Il perché delle sue esternazioni - definite «insulti» da Silvio Berlusconi e «indecenti» da Francesco Cossiga che ha chiesto a Ciampi di «intimargli di lasciare il suo posto» - è in una frase secca che Marvulli sillaba: «Non ne possiamo più». Poi non si ferma. Anzi rilancia: «Neanche il Papa può permettersi di contestare l’obbligatorietà dell’azione penale, figuriamoci se può farlo il presidente del Consiglio. Ho parlato perché avevo il dovere di difendere i pubblici ministeri di Milano che stanno facendo egregiamente il proprio lavoro». Ma per questo non c’è il Consiglio superiore della magistratura? «Certo che c’è, ma non l’ha fatto. Sono stati zitti e allora ho deciso di intervenire io. Se parla il capo del governo e si permette di entrare nel merito delle istruttorie in corso, qualcuno deve rispondergli. E la risposta deve essere forte. Nessuno ha preso l’iniziativa e così ho ritenuto giusto intervenire. Forse se avessi saputo che la procura di Milano avrebbe emesso un comunicato sarei stato zitto. O forse no... Era troppo grave quanto stava accadendo».
Marvulli sa che le parole pronunciate dal primo presidente della Suprema Corte pesano. Sa che pesano moltissimo. E non si sottrae: «Io sono contro i magistrati che parlano delle loro inchieste, ma difenderò fino alla fine i magistrati che si occupano del controllo della legalità. È come se mi dicessero che non si può pronunciare questa o quella sentenza. Nessuno può arrogarsi il compito di entrare nel merito delle indagini. Sui risultati possiamo discutere anche in maniera accesa. Sul resto no».
Veramente Berlusconi sostiene che lei l’ha insultato. Marvulli sorride. «Io non ho insultato proprio nessuno. Anzi. Mi sono limitato a rispondere ad un suo atto che è stato arbitrario e profondamente offensivo per i magistrati. Difenderli, lo ripeto, era doveroso. Non si può certo far passare un messaggio come quello pronunciato da Berlusconi perché turba i cittadini e lede l’onore dei pubblici ministeri. Quando un presidente del Consiglio pronuncia un’accusa così grave, la gente crede che i magistrati abbiano la possibilità di scegliere se avviare o meno un’inchiesta. Questo non è vero, non è previsto dal nostro ordinamento. L’azione penale è obbligatoria, il capo del governo dovrebbe saperlo bene e dunque nessuno si può permettere di affermare il contrario, tantomeno lui».

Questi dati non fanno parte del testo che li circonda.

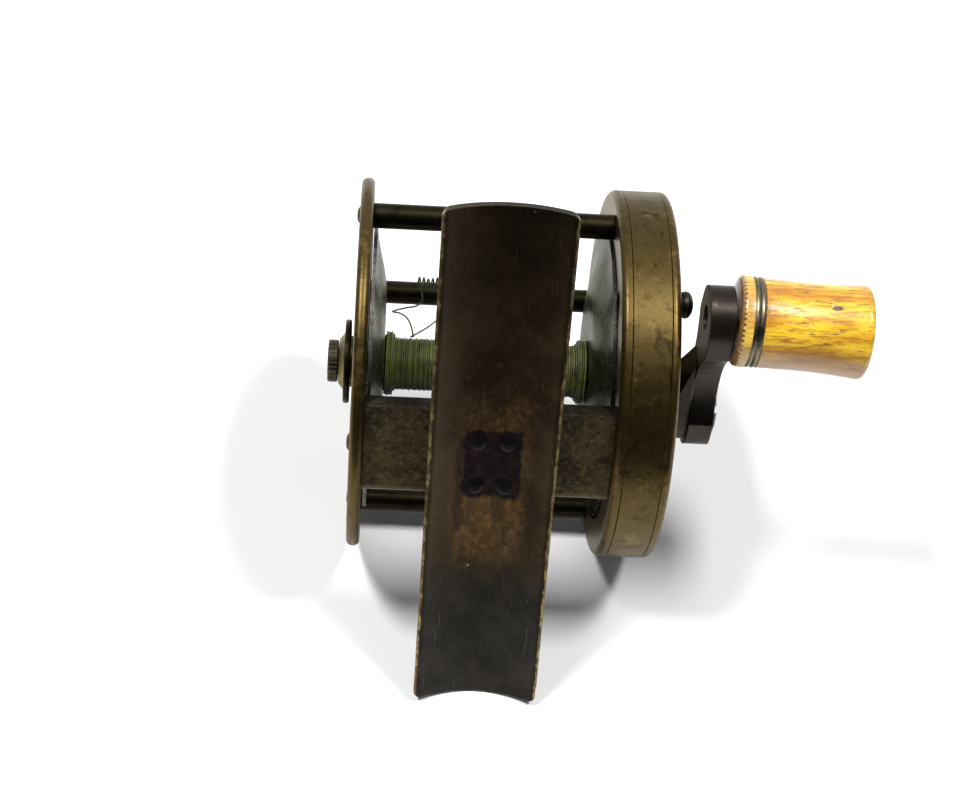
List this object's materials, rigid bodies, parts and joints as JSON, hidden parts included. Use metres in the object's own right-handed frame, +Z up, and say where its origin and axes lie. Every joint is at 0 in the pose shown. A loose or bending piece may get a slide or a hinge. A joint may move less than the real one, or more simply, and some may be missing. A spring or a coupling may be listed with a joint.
{
  "type": "fly reel",
  "caption": "Brass winch fly reel with a multiplying crank, bone handle, open pillar frame, spool of line and a hollow foot for a rod's reel seat.",
  "frame": {"origin": "middle of the bounding box, on the surface that the reel lies on", "axes": "+X along the spool's axis from the tail plate to the crank, +Z up; the foot leans back over the spool, towards +Y"},
  "size_m": [0.0822, 0.0756, 0.0812],
  "materials": {
    "aged_brass": "aged, mottled olive-brown patina",
    "foot_bronze": "dark brown patina with worn golden edges",
    "dark_bronze": "dark patina",
    "bearing_brass": "dull brass",
    "cap_brass": "knurled, dirty in the grooves",
    "gear_brass": "cut brass, oiled",
    "flange_metal": "nickel silver, turned finish",
    "black_iron": "blackened, handled smooth",
    "steel": "oiled steel",
    "screw_metal": "browned steel",
    "bone": "polished bone with brown streaks",
    "ring_metal": "dark rings",
    "line": "dressed green line"
  },
  "bodies": {
    "frame": {"tail_plate": "aged_brass", "head_plate": "aged_brass", "gear_case_wall": "aged_brass", "gear_case_cover": "aged_brass", "case_posts": "bearing_brass", "cover_screws": "screw_metal", "top_pillar": "dark_bronze", "rear_pillar": "dark_bronze", "bottom_pillar": "dark_bronze", "foot_block": "aged_brass", "foot": "foot_bronze", "foot_rivets": "dark_bronze", "tail_plate_screws": "screw_metal", "head_plate_screws": "steel", "tail_bearing": "bearing_brass", "bearing_disc": "dark_bronze", "bearing_collar": "bearing_brass", "head_bearing": "bearing_brass", "gear_pivot_bearing": "bearing_brass", "spindle_end_bearing": "bearing_brass", "crank_bearing": "bearing_brass", "check_pivot": "steel", "check_spring": "steel", "check_spring_screw": "steel"},
    "tension_cap": {"bearing_cap": "cap_brass"},
    "spool": {"spool_spindle": "steel", "spool_arbor": "flange_metal", "tail_flange": "flange_metal", "head_flange": "flange_metal", "pinion": "gear_brass", "check_wheel": "gear_brass", "wound_line": "line", "loose_line_rise": "line", "loose_line_curl": "line", "loose_line_fall": "line"},
    "crank": {"crank_shaft": "steel", "drive_gear": "gear_brass", "crank_arm": "black_iron", "crank_screw": "black_iron", "handle_pin": "steel"},
    "handle": {"handle_base_disc": "bone", "handle_rings": "ring_metal", "handle_knob": "bone"},
    "check": {"check_lever": "steel", "check_button": "black_iron"}
  },
  "joints": [
    {"name": "crank_turn", "type": "hinge", "parent": "frame", "child": "crank", "pos_m": [0.01481, -0.00204, 0.03357], "axis": [1, 0, 0], "continuous": true},
    {"name": "spool_spin", "type": "hinge", "parent": "frame", "child": "spool", "pos_m": [-0.01519, 0.00783, 0.03], "axis": [1, 0, 0], "continuous": true},
    {"name": "handle_spin", "type": "hinge", "parent": "crank", "child": "handle", "pos_m": [0.02016, -0.00368, 0.05621], "axis": [0.9988, -0.0362, -0.0328], "continuous": true},
    {"name": "check_slide", "type": "hinge", "parent": "frame", "child": "check", "pos_m": [0.00941, 0.0203, 0.03507], "axis": [1, 0, 0], "range_deg": [0, 7]},
    {"name": "tension_cap_turn", "type": "hinge", "parent": "frame", "child": "tension_cap", "pos_m": [-0.04019, 0.00783, 0.03], "axis": [-1, 0, 0], "range_deg": [0, 180]}
  ],
  "couplings": [
    {"joint": "spool_spin", "follows": "crank_turn", "ratio": -2.5}
  ]
}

Giustizia e politica, nota dolente anche in questa campagna elettorale. «Certo non per me - assicura Marvulli - perché a me la propaganda elettorale davvero non interessa. Io ho come unico obiettivo quello di difendere i magistrati. E lo farò ancora se sarà necessario. Condivido gli inviti ad abbassare i toni, ma certo non è a me che l’invito va rivolto. Io rispondo, non provoco».